On the Sustainable Software blog, there have been a lot of great articles around reducing the environmental impact of software, from Energy Optimization with GPU to creating Energy efficient Progressive Web Apps. This article covers a software platform built for helping sustainability.

Catching plastics before they reach the ocean

We are frequently reminded of all the plastic that goes into the ocean, and the massive impact it has to marine life – and ultimately us. Plastic pollution is the second biggest threat to our ocean after climate change! While there are a lot of creative ideas and research into capturing this plastic from the oceans, it’s still a tricky challenge. For example, 70% of the marine debris sinks to the bottom of the ocean, which is more difficult to remove.

Is there another solution? Yes, we just must catch this plastic at the source! About 80% of the marine plastic come from rivers, but even the largest rivers are significantly smaller than the earth’s oceans.

Enter the Surfrider Foundation Europe, a non-profit organization fighting for the protection of the ocean and its users. A few years ago, they launched the Plastic Origins Project. The aim of this project is to create a global map of the sources of plastic litter from rivers . With that data, they can inform other non-profit organizations and public organizations to better use existing funding to protect the rivers. This data can also be used by scientists and research organizations.

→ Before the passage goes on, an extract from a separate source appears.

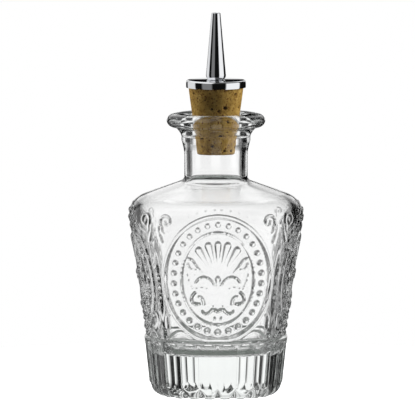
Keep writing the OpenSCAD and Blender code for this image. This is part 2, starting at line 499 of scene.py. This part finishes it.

If you want a complete overview of this project, please checkout this 10 minute video.

Scaling the “scientific observer”

Surfrider employees used the “observer” technique  – widely used in wildlife scientific studies – to build an initial data set. An observer is simply a trained person spending time at an area of research, in this case a beach or a riverbank, and collecting data by seeing the objects of interest, such a fish, plants, or debris.

In the case of Surfrider, an observer spent time kayaking in a few rivers in South of France and writing down each item of trash seen with pen and paper, along with the type of trash, quantity, and GPS coordinates. They quickly graduated this approach by using an open-source GPS tracking app – OSM Tracker from OpenStreetMap project – to manually collect this info but from a smartphone.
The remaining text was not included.